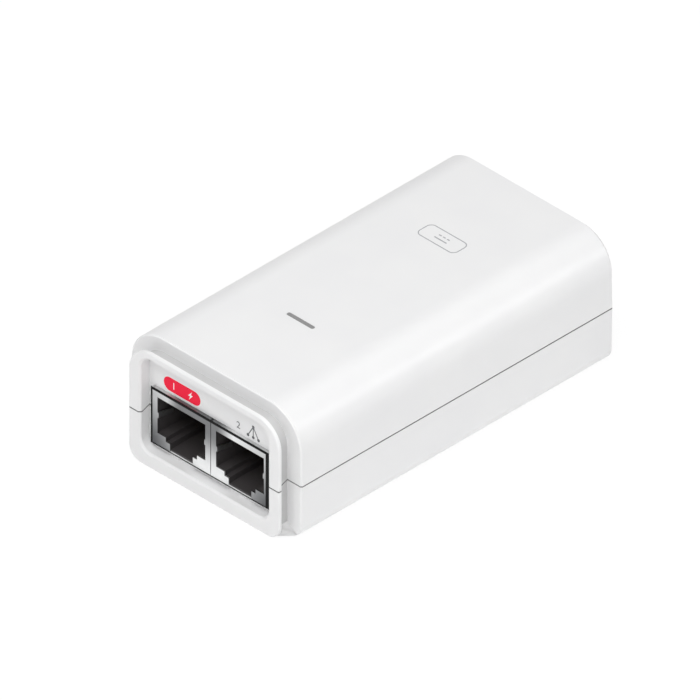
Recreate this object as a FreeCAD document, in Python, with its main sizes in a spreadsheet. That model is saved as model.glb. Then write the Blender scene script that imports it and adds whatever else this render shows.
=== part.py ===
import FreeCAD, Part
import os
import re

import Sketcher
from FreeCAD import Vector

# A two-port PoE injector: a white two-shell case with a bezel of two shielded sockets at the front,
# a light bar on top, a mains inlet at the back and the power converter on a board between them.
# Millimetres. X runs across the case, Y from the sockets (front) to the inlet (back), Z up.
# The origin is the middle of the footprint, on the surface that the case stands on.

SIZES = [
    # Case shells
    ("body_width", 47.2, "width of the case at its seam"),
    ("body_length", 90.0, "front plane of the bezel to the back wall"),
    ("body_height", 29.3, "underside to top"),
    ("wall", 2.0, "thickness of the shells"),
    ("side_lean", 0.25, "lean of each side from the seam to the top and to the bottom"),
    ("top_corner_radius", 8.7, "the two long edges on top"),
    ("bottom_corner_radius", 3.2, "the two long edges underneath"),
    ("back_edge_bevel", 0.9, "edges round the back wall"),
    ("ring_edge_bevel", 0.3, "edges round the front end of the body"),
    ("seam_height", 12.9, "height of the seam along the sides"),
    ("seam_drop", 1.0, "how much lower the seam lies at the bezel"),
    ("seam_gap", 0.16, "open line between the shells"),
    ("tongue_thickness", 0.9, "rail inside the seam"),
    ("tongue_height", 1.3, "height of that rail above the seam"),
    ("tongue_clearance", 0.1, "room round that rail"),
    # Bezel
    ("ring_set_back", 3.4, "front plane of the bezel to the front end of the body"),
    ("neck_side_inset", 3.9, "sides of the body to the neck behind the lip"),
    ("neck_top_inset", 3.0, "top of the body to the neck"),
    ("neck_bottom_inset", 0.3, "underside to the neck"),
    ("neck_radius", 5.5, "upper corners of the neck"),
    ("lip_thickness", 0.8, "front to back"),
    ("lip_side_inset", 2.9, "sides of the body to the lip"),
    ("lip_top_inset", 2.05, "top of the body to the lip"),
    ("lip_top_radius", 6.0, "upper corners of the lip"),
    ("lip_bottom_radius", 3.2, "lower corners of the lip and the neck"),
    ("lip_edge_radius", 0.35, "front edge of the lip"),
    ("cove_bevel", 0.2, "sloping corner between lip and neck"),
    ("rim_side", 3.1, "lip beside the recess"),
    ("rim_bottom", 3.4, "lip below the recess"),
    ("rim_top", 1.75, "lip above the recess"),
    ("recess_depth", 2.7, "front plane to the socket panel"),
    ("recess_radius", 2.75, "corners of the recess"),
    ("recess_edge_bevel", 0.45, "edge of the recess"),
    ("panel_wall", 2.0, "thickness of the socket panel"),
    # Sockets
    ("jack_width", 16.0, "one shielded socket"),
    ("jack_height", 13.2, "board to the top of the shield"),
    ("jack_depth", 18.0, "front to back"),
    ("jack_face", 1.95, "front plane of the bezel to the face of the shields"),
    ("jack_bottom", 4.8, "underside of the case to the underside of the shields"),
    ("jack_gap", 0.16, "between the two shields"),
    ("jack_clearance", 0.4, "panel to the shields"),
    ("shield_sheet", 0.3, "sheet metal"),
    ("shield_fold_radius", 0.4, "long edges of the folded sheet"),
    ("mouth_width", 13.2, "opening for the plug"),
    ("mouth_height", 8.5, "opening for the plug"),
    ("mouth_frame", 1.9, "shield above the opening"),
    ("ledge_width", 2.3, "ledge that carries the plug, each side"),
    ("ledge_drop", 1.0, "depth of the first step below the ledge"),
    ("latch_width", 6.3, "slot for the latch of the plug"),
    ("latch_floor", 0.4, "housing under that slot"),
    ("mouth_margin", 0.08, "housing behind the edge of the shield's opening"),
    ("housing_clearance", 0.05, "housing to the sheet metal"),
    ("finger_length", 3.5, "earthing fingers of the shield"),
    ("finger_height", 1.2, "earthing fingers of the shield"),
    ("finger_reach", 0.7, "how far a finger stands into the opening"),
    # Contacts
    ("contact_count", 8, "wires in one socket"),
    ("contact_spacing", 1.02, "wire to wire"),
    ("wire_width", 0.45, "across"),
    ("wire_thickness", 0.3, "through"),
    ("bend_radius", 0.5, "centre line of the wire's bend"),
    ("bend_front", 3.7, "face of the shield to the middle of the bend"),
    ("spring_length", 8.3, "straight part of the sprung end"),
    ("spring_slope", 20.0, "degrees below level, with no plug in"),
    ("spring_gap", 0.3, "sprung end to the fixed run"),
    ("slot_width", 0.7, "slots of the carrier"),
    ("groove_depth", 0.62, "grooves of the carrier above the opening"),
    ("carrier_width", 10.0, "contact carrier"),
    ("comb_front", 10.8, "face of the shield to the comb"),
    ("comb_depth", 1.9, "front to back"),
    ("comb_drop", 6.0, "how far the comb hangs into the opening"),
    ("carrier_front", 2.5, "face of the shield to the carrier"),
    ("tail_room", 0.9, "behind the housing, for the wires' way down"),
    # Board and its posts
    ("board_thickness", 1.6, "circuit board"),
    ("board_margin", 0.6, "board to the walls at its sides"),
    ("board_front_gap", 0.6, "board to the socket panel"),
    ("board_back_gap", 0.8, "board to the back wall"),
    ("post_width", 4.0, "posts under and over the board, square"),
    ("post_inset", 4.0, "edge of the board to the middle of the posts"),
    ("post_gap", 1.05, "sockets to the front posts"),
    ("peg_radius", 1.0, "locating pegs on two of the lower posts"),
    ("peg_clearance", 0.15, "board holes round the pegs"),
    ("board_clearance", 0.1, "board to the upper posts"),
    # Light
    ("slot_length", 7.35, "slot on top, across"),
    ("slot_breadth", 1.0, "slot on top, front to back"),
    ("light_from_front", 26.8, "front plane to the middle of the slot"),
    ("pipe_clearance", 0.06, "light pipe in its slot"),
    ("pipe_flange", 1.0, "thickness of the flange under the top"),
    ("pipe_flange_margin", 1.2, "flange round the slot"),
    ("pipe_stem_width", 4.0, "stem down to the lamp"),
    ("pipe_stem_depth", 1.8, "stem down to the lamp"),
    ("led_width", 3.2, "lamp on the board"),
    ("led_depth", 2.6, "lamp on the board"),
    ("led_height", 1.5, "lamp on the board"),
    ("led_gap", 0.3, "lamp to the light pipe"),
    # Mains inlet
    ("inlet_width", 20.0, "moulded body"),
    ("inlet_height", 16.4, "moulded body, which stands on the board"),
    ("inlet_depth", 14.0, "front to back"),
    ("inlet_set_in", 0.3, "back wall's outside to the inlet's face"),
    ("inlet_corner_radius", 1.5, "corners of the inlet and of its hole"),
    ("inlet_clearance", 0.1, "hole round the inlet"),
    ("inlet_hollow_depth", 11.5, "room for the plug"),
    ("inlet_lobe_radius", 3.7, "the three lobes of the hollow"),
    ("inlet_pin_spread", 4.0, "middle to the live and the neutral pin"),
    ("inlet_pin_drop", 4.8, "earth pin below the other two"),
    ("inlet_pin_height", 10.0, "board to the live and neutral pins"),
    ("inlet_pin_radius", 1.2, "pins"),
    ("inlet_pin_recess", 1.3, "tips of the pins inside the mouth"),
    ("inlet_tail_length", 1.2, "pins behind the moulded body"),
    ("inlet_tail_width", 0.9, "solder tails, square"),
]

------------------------

* Written exercise
Take the data above and return it exactly.

* Answer to the problem
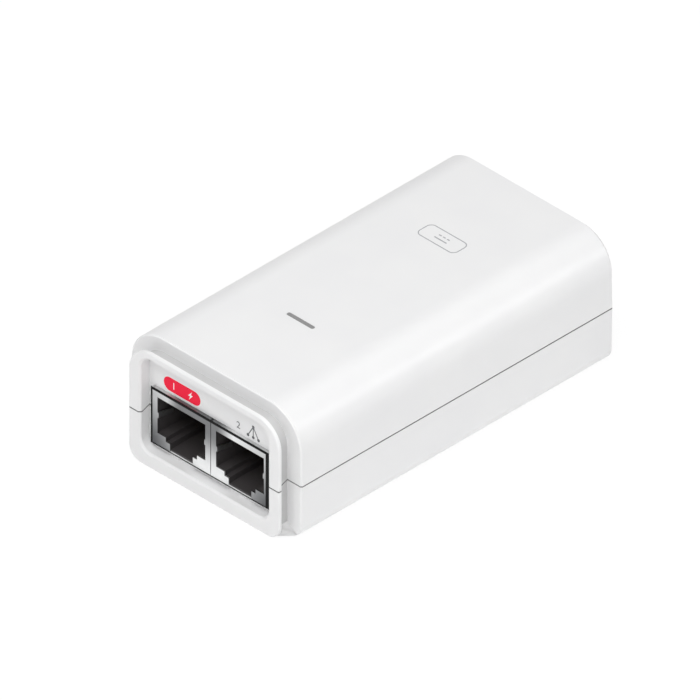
Recreate this object as a FreeCAD document, in Python, with its main sizes in a spreadsheet. That model is saved as model.glb. Then write the Blender scene script that imports it and adds whatever else this render shows.
=== part.py ===
import FreeCAD, Part
import os
import re

import Sketcher
from FreeCAD import Vector

# A two-port PoE injector: a white two-shell case with a bezel of two shielded sockets at the front,
# a light bar on top, a mains inlet at the back and the power converter on a board between them.
# Millimetres. X runs across the case, Y from the sockets (front) to the inlet (back), Z up.
# The origin is the middle of the footprint, on the surface that the case stands on.

SIZES = [
    # Case shells
    ("body_width", 47.2, "width of the case at its seam"),
    ("body_length", 90.0, "front plane of the bezel to the back wall"),
    ("body_height", 29.3, "underside to top"),
    ("wall", 2.0, "thickness of the shells"),
    ("side_lean", 0.25, "lean of each side from the seam to the top and to the bottom"),
    ("top_corner_radius", 8.7, "the two long edges on top"),
    ("bottom_corner_radius", 3.2, "the two long edges underneath"),
    ("back_edge_bevel", 0.9, "edges round the back wall"),
    ("ring_edge_bevel", 0.3, "edges round the front end of the body"),
    ("seam_height", 12.9, "height of the seam along the sides"),
    ("seam_drop", 1.0, "how much lower the seam lies at the bezel"),
    ("seam_gap", 0.16, "open line between the shells"),
    ("tongue_thickness", 0.9, "rail inside the seam"),
    ("tongue_height", 1.3, "height of that rail above the seam"),
    ("tongue_clearance", 0.1, "room round that rail"),
    # Bezel
    ("ring_set_back", 3.4, "front plane of the bezel to the front end of the body"),
    ("neck_side_inset", 3.9, "sides of the body to the neck behind the lip"),
    ("neck_top_inset", 3.0, "top of the body to the neck"),
    ("neck_bottom_inset", 0.3, "underside to the neck"),
    ("neck_radius", 5.5, "upper corners of the neck"),
    ("lip_thickness", 0.8, "front to back"),
    ("lip_side_inset", 2.9, "sides of the body to the lip"),
    ("lip_top_inset", 2.05, "top of the body to the lip"),
    ("lip_top_radius", 6.0, "upper corners of the lip"),
    ("lip_bottom_radius", 3.2, "lower corners of the lip and the neck"),
    ("lip_edge_radius", 0.35, "front edge of the lip"),
    ("cove_bevel", 0.2, "sloping corner between lip and neck"),
    ("rim_side", 3.1, "lip beside the recess"),
    ("rim_bottom", 3.4, "lip below the recess"),
    ("rim_top", 1.75, "lip above the recess"),
    ("recess_depth", 2.7, "front plane to the socket panel"),
    ("recess_radius", 2.75, "corners of the recess"),
    ("recess_edge_bevel", 0.45, "edge of the recess"),
    ("panel_wall", 2.0, "thickness of the socket panel"),
    # Sockets
    ("jack_width", 16.0, "one shielded socket"),
    ("jack_height", 13.2, "board to the top of the shield"),
    ("jack_depth", 18.0, "front to back"),
    ("jack_face", 1.95, "front plane of the bezel to the face of the shields"),
    ("jack_bottom", 4.8, "underside of the case to the underside of the shields"),
    ("jack_gap", 0.16, "between the two shields"),
    ("jack_clearance", 0.4, "panel to the shields"),
    ("shield_sheet", 0.3, "sheet metal"),
    ("shield_fold_radius", 0.4, "long edges of the folded sheet"),
    ("mouth_width", 13.2, "opening for the plug"),
    ("mouth_height", 8.5, "opening for the plug"),
    ("mouth_frame", 1.9, "shield above the opening"),
    ("ledge_width", 2.3, "ledge that carries the plug, each side"),
    ("ledge_drop", 1.0, "depth of the first step below the ledge"),
    ("latch_width", 6.3, "slot for the latch of the plug"),
    ("latch_floor", 0.4, "housing under that slot"),
    ("mouth_margin", 0.08, "housing behind the edge of the shield's opening"),
    ("housing_clearance", 0.05, "housing to the sheet metal"),
    ("finger_length", 3.5, "earthing fingers of the shield"),
    ("finger_height", 1.2, "earthing fingers of the shield"),
    ("finger_reach", 0.7, "how far a finger stands into the opening"),
    # Contacts
    ("contact_count", 8, "wires in one socket"),
    ("contact_spacing", 1.02, "wire to wire"),
    ("wire_width", 0.45, "across"),
    ("wire_thickness", 0.3, "through"),
    ("bend_radius", 0.5, "centre line of the wire's bend"),
    ("bend_front", 3.7, "face of the shield to the middle of the bend"),
    ("spring_length", 8.3, "straight part of the sprung end"),
    ("spring_slope", 20.0, "degrees below level, with no plug in"),
    ("spring_gap", 0.3, "sprung end to the fixed run"),
    ("slot_width", 0.7, "slots of the carrier"),
    ("groove_depth", 0.62, "grooves of the carrier above the opening"),
    ("carrier_width", 10.0, "contact carrier"),
    ("comb_front", 10.8, "face of the shield to the comb"),
    ("comb_depth", 1.9, "front to back"),
    ("comb_drop", 6.0, "how far the comb hangs into the opening"),
    ("carrier_front", 2.5, "face of the shield to the carrier"),
    ("tail_room", 0.9, "behind the housing, for the wires' way down"),
    # Board and its posts
    ("board_thickness", 1.6, "circuit board"),
    ("board_margin", 0.6, "board to the walls at its sides"),
    ("board_front_gap", 0.6, "board to the socket panel"),
    ("board_back_gap", 0.8, "board to the back wall"),
    ("post_width", 4.0, "posts under and over the board, square"),
    ("post_inset", 4.0, "edge of the board to the middle of the posts"),
    ("post_gap", 1.05, "sockets to the front posts"),
    ("peg_radius", 1.0, "locating pegs on two of the lower posts"),
    ("peg_clearance", 0.15, "board holes round the pegs"),
    ("board_clearance", 0.1, "board to the upper posts"),
    # Light
    ("slot_length", 7.35, "slot on top, across"),
    ("slot_breadth", 1.0, "slot on top, front to back"),
    ("light_from_front", 26.8, "front plane to the middle of the slot"),
    ("pipe_clearance", 0.06, "light pipe in its slot"),
    ("pipe_flange", 1.0, "thickness of the flange under the top"),
    ("pipe_flange_margin", 1.2, "flange round the slot"),
    ("pipe_stem_width", 4.0, "stem down to the lamp"),
    ("pipe_stem_depth", 1.8, "stem down to the lamp"),
    ("led_width", 3.2, "lamp on the board"),
    ("led_depth", 2.6, "lamp on the board"),
    ("led_height", 1.5, "lamp on the board"),
    ("led_gap", 0.3, "lamp to the light pipe"),
    # Mains inlet
    ("inlet_width", 20.0, "moulded body"),
    ("inlet_height", 16.4, "moulded body, which stands on the board"),
    ("inlet_depth", 14.0, "front to back"),
    ("inlet_set_in", 0.3, "back wall's outside to the inlet's face"),
    ("inlet_corner_radius", 1.5, "corners of the inlet and of its hole"),
    ("inlet_clearance", 0.1, "hole round the inlet"),
    ("inlet_hollow_depth", 11.5, "room for the plug"),
    ("inlet_lobe_radius", 3.7, "the three lobes of the hollow"),
    ("inlet_pin_spread", 4.0, "middle to the live and the neutral pin"),
    ("inlet_pin_drop", 4.8, "earth pin below the other two"),
    ("inlet_pin_height", 10.0, "board to the live and neutral pins"),
    ("inlet_pin_radius", 1.2, "pins"),
    ("inlet_pin_recess", 1.3, "tips of the pins inside the mouth"),
    ("inlet_tail_length", 1.2, "pins behind the moulded body"),
    ("inlet_tail_width", 0.9, "solder tails, square"),
]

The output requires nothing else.